Gray, obscured in smoke, curved in the centre, uneven as the
Confederate line of battle always was--he saw it sweep onward over the
September field. At the moment to have had his place in that charge beyond
the river, he would have cheerfully met his death when the day was over.
Through the night he slept fitfully, awaking from time to time to ask
eagerly if it were not almost daybreak; then with the dawn the silence that
had fallen over the Potomac seemed to leave a greater blank to be filled
with the noises along the Virginia shore. The hurrying footsteps in the
street outside kept up ceaselessly until the dark again; mingled with the
cries of the wounded and the prayers of the frightened he heard always that
eager, tireless passing of many feet. So familiar it became, so constant an
accompaniment to his restless thoughts, that when at last the day wore out
and the streets grew empty, he found himself listening for the steps of a
passer-by as intently as he had listened in the morning for the renewed
clamour of the battle on the Maryland fields.

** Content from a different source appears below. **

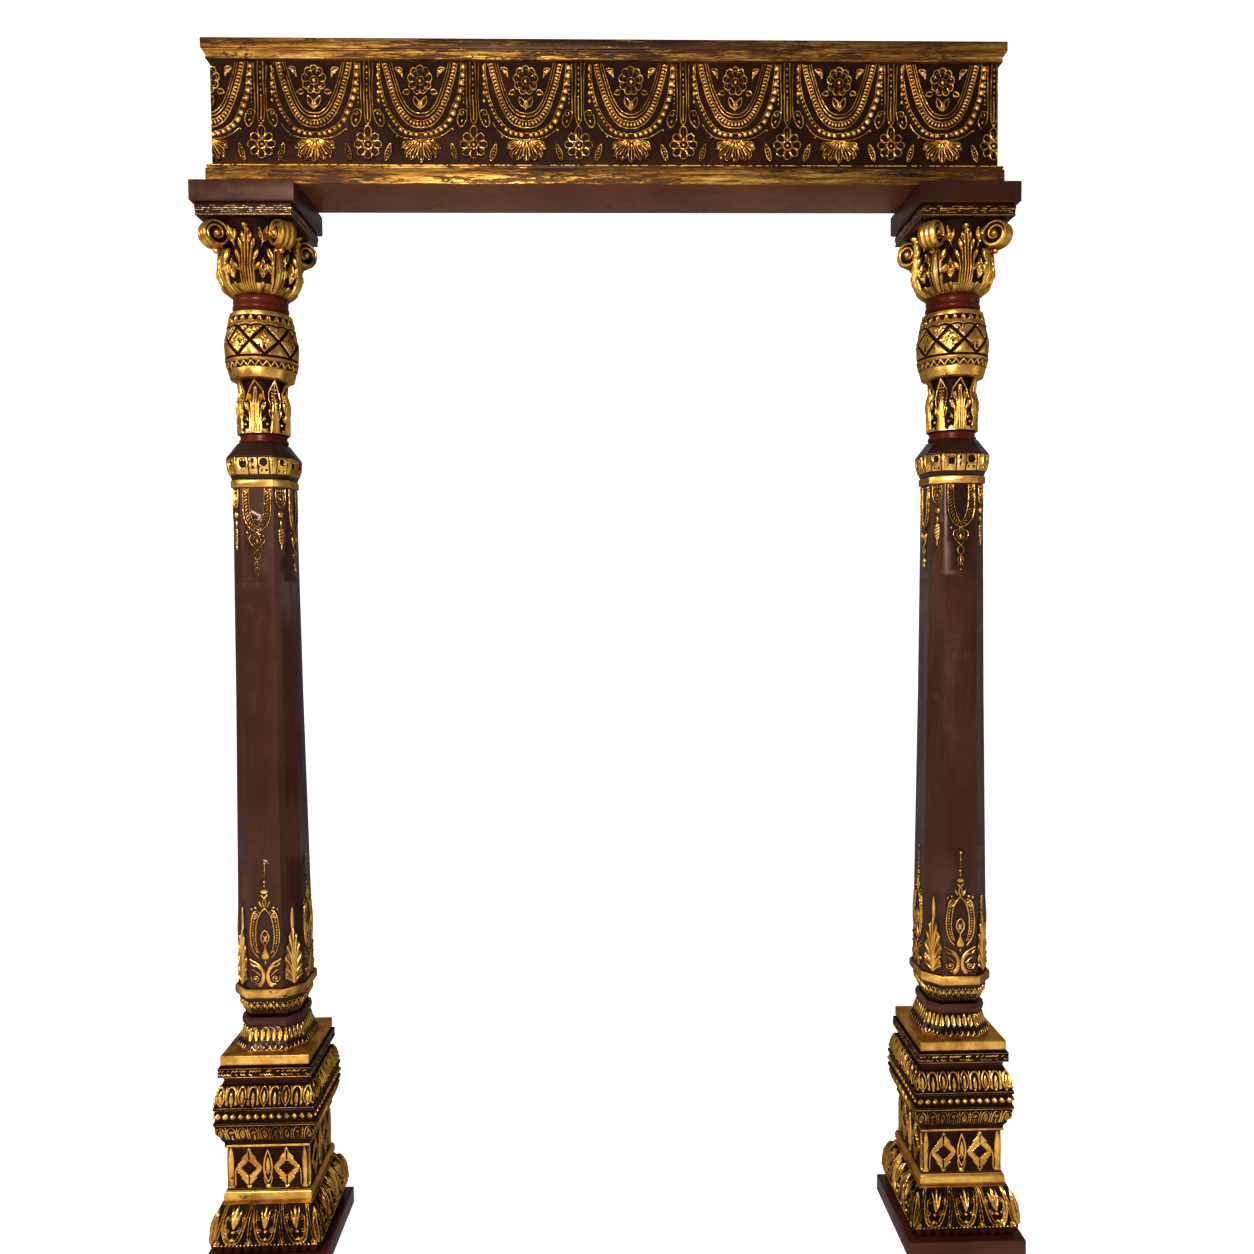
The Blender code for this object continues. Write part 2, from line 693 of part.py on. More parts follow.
def cup_leaf(a, width, low):
    """A cup leaf whose pointed tip flares out from the core."""
    half = width / 2
    reach = CUP_TIP_RADIUS - CUP_CORE_RADIUS
    outline = ((-0.60, 0.07), (0.60, 0.07), (1.0, 0.565), (0.0, 0.98), (-1.0, 0.565))
    points = [(a + half * w, low + CUP_HEIGHT * b, 0.0) for w, b in outline]
    points += [(a, low + CUP_HEIGHT * b, h) for b, h in ((0.16, 0.0030), (0.60, 0.0045), (0.91, reach))]
    return points, loop_edges(0, 5) + [(5, 6), (6, 7), (7, 3)]


def capital_solid(name):
    rows = moulding(0.0, CAPITAL_HEIGHT, BELL_RADIUS,
                    ((0, 0.0237), (0.11, 0.0067), (0.295, 0), (0.825, 0.0062), (1, -0.0088)))
    quarter = math.pi / 2
    figures = []
    for i in range(4):
        for turn, half, top in zip((1.0, 0.5), BELL_LEAF_HALVES, BELL_LEAF_TOPS):
            figures.append(bell_leaf((i + turn) * quarter, half, top * CAPITAL_HEIGHT))
    bell = round_block(name, round_profile(rows), ROUND_SIDES, figures, BELL_SEAM)
    tools = []
    for i in range(4):
        angle = (i + 0.5) * quarter
        tools += [volute_solid(angle), berry_solid(angle)]
    return unite(bell, tools)


def bell_leaf(a, half, top):
    """An upright acanthus leaf on the bell, its tip leaning out."""
    low = 0.034 * CAPITAL_HEIGHT
    height = top - low
    shape = [(0.50, 0.0), (1.0, 0.55), (0.68, 0.80)]
    points = [(a + half * w, low + height * b, 0.0) for w, b in shape]
    points.append((a, top, 0.0))
    points += [(a - half * w, low + height * b, 0.0) for w, b in reversed(shape)]
    rim = len(points)
    points += [(a, low + height * b, BELL_LEAF_RELIEF * c) for b, c in ((0.10, 0.5), (0.60, 0.8), (0.92, 1.3))]
    return points, loop_edges(0, rim) + chain_edges(rim, 3) + [(rim + 2, 3)]


def volute_solid(angle):
    """A spiral scroll at a corner: a disc with a hollowed edge and a boss on each side, and its stem."""
    shell = Shell()
    height = CAPITAL_HEIGHT - VOLUTE_RADIUS
    stations = [(-0.76, 0.45), (-1.0, 0.96)]
    stations += [(-w, r) for w, r in reversed(stations)]
    rings = []
    for across, reach in stations:
        ring = []
        for i in range(VOLUTE_SIDES):
            turn = 2 * math.pi * (i + 0.5) / VOLUTE_SIDES
            radius = VOLUTE_RADIUS * reach
            ring.append(Vector((across * VOLUTE_HALF_WIDTH, -VOLUTE_REACH - radius * math.cos(turn),
                                height + radius * math.sin(turn))))
        rings.append(ring)
    for low, high in zip(rings, rings[1:]):
        for i in range(VOLUTE_SIDES):
            j = (i + 1) % VOLUTE_SIDES
            shell.add([low[i], low[j], high[j], high[i]], [[0, 1, 2], [0, 2, 3]])
    made = shell.build("volute")
    made.matrix_world = Matrix.Rotation(angle, 4, "Z")
    return made


def berry_solid(angle):
    """The berry under a volute, an eight-sided bead."""
    shell = Shell()
    below = CAPITAL_HEIGHT - 2 * VOLUTE_RADIUS - BERRY_RADIUS / 4
    centre = Vector((0.0, -VOLUTE_REACH + BERRY_RADIUS / 2, below))
    waist = [centre + BERRY_RADIUS * Vector(point) for point in ((1, 0, 0), (0, 1, 0), (-1, 0, 0), (0, -1, 0))]
    for pole in (-1, 1):
        tip = centre + Vector((0.0, 0.0, pole * BERRY_RADIUS))
        for i in range(4):
            shell.add([waist[i], waist[(i + 1) % 4], tip], [[0, 1, 2]])
    made = shell.build("berry")
    made.matrix_world = Matrix.Rotation(angle, 4, "Z")
    return made


def abacus_solid(name):
    rows = moulding(0.0, ABACUS_MOULDING_HEIGHT, ABACUS_MOULDING_HALF,
                    ((0, 0.0028), (0.06, 0.0008), (0.16, 0.0008), (0.21, 0.0018), (0.66, 0),
                     (0.81, 0), (0.86, 0.0026), (1, 0.0026)))
    top = ABACUS_MOULDING_HEIGHT + ABACUS_SLAB_HEIGHT
    rows += [(ABACUS_MOULDING_HEIGHT, ABACUS_HALF - SLAB_EDGE), (ABACUS_MOULDING_HEIGHT + SLAB_EDGE, ABACUS_HALF),
             (top - SLAB_EDGE, ABACUS_HALF), (top, ABACUS_HALF - SLAB_EDGE)]
    return sided_block(name, square_profile(rows), [])


def bottom_board_solid(name):
    points = ((0, 0.0010), (0.024, 0), (0.79, 0), (0.79, 0.0030), (0.89, 0.0030), (0.89, 0.0015), (0.985, 0.0015), (1, 0.0022))
    return oblong_block(name, BOTTOM_BOARD_HEIGHT, BOTTOM_BOARD_HALF_LENGTH, BOTTOM_BOARD_HALF_DEPTH, points)


def top_board_solid(name):
    points = ((0, 0.0075), (0.088, 0.0065), (0.10, 0.0085), (0.19, 0.0080), (0.30, 0.0050), (0.375, 0.0045),
              (0.387, 0.0025), (0.462, 0.0025), (0.475, 0), (0.98, 0), (1, 0.0010))
    return oblong_block(name, TOP_BOARD_HEIGHT, TOP_BOARD_HALF_LENGTH, TOP_BOARD_HALF_DEPTH, points)


def level(share):
    """Height on the frieze from a share of its height, measured down."""
    return FRIEZE_HEIGHT * (1 - share)


def bay_figures(x):
    """The carving of one frieze bay: nested swags with flower, bud, palmette and two small leaves."""
    relief = FRIEZE_RELIEF
    figures = [
        band_figure(swag_path(x, INNER_SWAG_HALF, level(0.045), level(0.575), SWAG_STEPS), 0.0055, relief),
        band_figure(outer_swag(x), 0.0062, relief),
        flower_figure(x, level(0.180), 0.0265, 6, relief),
        leaf_figure(x, level(0.375), 0.0120, 0.0185, relief, math.pi, -0.2),
        fan_figure(x, level(0.765), 0.0420, level(0.970), 5, relief),
    ]
    for side in (-1, 1):
        figures.append(leaf_figure(x + side * 0.0390, level(0.130), 0.0070, 0.0130, relief, side * 0.9))
    return figures


def outer_swag(x):
    return swag_path(x, OUTER_SWAG_HALF, level(0.045), level(0.690), SWAG_STEPS)


def between_figures(x, sides):
    """Between two bays: a beaded spindle, strings with curled drops, a flower and slanting leaves."""
    relief = FRIEZE_RELIEF
    figures = [drop_figure(x, level(0.040), level(0.590), 0.0060, relief, 0.9)]
    if len(sides) == 2:
        figures.append(flower_figure(x, level(0.775), 0.0300, 6, relief))
    for side in sides:
        figures.append(drop_figure(x + side * 0.0175, level(0.050), level(0.610), 0.0072, relief, 0.45))
        figures.append(leaf_figure(x + side * 0.0415, level(0.850), 0.0070, 0.0180, relief, -side * 0.30))
    return figures


def frieze_figures():
    """Bays from end to end of the beam; the pattern runs on and is cut by both ends."""
    end = FRIEZE_HALF_LENGTH - FRIEZE_MARGIN
    x = FIRST_BAY_INSET - FRIEZE_HALF_LENGTH
    cut = [point for point in outer_swag(x - BAY_PITCH) if point[0] > -end + 0.003]
    figures = [band_figure(cut, 0.0062, FRIEZE_RELIEF)]
    while x + OUTER_SWAG_HALF < end - 0.0062:
        figures += bay_figures(x)
        figures += between_figures(x - BAY_PITCH / 2, (-1, 1))
        x += BAY_PITCH
    return figures + between_figures(x - BAY_PITCH / 2, (-1,))


def frieze_solid(name):
    length, depth = FRIEZE_HALF_LENGTH, FRIEZE_HALF_DEPTH
    ground = depth - FRIEZE_RELIEF
    shell = Shell()

    def front(a, v, height):
        return Vector((a, -(ground + height), v))

    relief_patch(shell, [(0.0, (-length, length)), (FRIEZE_HEIGHT, (-length, length))], frieze_figures(), front)
    plan = ((-length, -ground), (length, -ground), (length, depth), (-length, depth))
    corners = [Vector((a, b, z)) for z in (0.0, FRIEZE_HEIGHT) for a, b in plan]
    for i, j in ((1, 2), (2, 3), (3, 0)):
        shell.add([corners[i], corners[j], corners[j + 4], corners[i + 4]], [[0, 1, 2], [0, 2, 3]])
    return shell.build(name)


def top_of(made):
    return max((made.matrix_world @ Vector(corner))[2] for corner in made.bound_box)


def set_on(made, x, below):
    """Stands a piece at x on top of the one below it, a joint's gap above."""
    bpy.context.view_layer.update()
    made.location = (x, 0.0, top_of(below) + JOINT_GAP if below else 0.0)
    bpy.context.view_layer.update()
    return made


def build_column(side, side_name, meshes, below=None):
    """One column, stacked from the plinth to the abacus; the second shares its shapes with the first."""
    for part, made in meshes:
        if side > 0:
            made = made.copy()
            made.data = made.data.copy()
            bpy.context.scene.collection.objects.link(made)
        made.name = side_name + "_" + part
        below = set_on(made, side * COLUMN_OFFSET, below)
    return below


def build_arch():
    clear_scene()
    lacquer = material("red_brown_lacquer", (0.060, 0.018, 0.012), 0.32, 0.0)
    gilt = material("antique_gold", (0.540, 0.290, 0.065), 0.42, 0.65)
    carved = material("gilded_dark_carving", (0.250, 0.125, 0.035), 0.45, 0.35)
    makers = (("plinth", plinth_solid, lacquer), ("pedestal", pedestal_solid, carved), ("pedestal_cap", cap_solid, gilt),
              ("shaft", shaft_solid, lacquer), ("neck", neck_solid, carved), ("capital", capital_solid, carved),
              ("abacus", abacus_solid, lacquer))
    pieces = [(part, finish(maker(part), shared)) for part, maker, shared in makers]
    below = build_column(-1, "left", pieces)
    build_column(1, "right", pieces)
    below = set_on(finish(bottom_board_solid("lintel_bottom_board"), gilt), 0.0, below)
    below = set_on(finish(frieze_solid("lintel_frieze_beam"), carved), 0.0, below)
    set_on(finish(top_board_solid("lintel_top_board"), gilt), 0.0, below)


build_arch()
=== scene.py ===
"""Carved wooden entrance arch: the carving, red-brown lacquer and worn antique gold of its pieces.

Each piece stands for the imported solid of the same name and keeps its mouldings. The carved pieces are closed
skins: rings of points round the moulding, pushed out by relief that is drawn in millimetres on one face.
"""

import math

import bpy
import numpy as np
from mathutils import Matrix, Vector


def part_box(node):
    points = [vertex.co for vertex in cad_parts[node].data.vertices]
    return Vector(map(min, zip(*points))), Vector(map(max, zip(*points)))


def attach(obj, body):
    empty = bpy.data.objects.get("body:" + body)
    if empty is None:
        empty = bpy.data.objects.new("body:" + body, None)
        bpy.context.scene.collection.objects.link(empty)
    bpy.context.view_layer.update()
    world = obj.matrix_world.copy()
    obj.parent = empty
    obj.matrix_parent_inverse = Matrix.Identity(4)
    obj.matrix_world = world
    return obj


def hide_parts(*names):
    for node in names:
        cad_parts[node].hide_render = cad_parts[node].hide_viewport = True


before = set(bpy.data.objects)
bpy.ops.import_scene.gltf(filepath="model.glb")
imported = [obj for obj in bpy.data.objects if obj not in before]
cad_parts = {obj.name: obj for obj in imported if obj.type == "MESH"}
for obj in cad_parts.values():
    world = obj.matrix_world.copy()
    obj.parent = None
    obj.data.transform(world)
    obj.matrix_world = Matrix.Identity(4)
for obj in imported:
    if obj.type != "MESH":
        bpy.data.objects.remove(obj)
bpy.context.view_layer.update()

MM = 0.001
GRID = 0.9
WHOLE = (slice(None), slice(None))

# From the arch's middle to the middle of a column
COLUMN_OFFSET = 0.7696
# How far round a point the relief has to rise over it, and by how much, for full painted shade: the hollow
# value that darkens colour in recesses where shade falls
RECESS_SHADE_REACH = 3.0 * MM
RECESS_SHADE_DEPTH = 0.9 * MM
# The volutes and berries, from the middle of the column out and from the capital's foot up
VOLUTE_RADIUS, VOLUTE_HALF_WIDTH = 0.0288, 0.0163
VOLUTE_OUT, VOLUTE_UP = 0.1022, 0.1182
VOLUTE_TURNS = 1.9
BERRY_RADIUS, BERRY_OUT, BERRY_UP = 0.0068, 0.0976, 0.0850
# Reflections on lacquer and gold are warm
WARM_SHEEN = (1.0, 0.62, 0.45, 1.0)

# Most triangles of a finished piece, and of the bell in a capital
FRIEZE_BUDGET = 190000
PEDESTAL_BUDGET = 100000
SHAFT_BUDGET = 80000
NECK_BUDGET = 70000
BELL_BUDGET = 55000
CAP_BUDGET = 20000
ABACUS_BUDGET = 16000


# Drawing relief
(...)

The stir of the retreat did not reach the stable where he lay; all night
the army was recrossing the Potomac, but to Dan, tossing on his bed of
straw, it lighted the victor's watch-fires on the disputed ground. He had
not seen the shattered line of battle as it faced disease, exhaustion, and
an army stronger by double numbers, nor had he seen the gray soldiers lying
row on row where they had kept the "sunken road.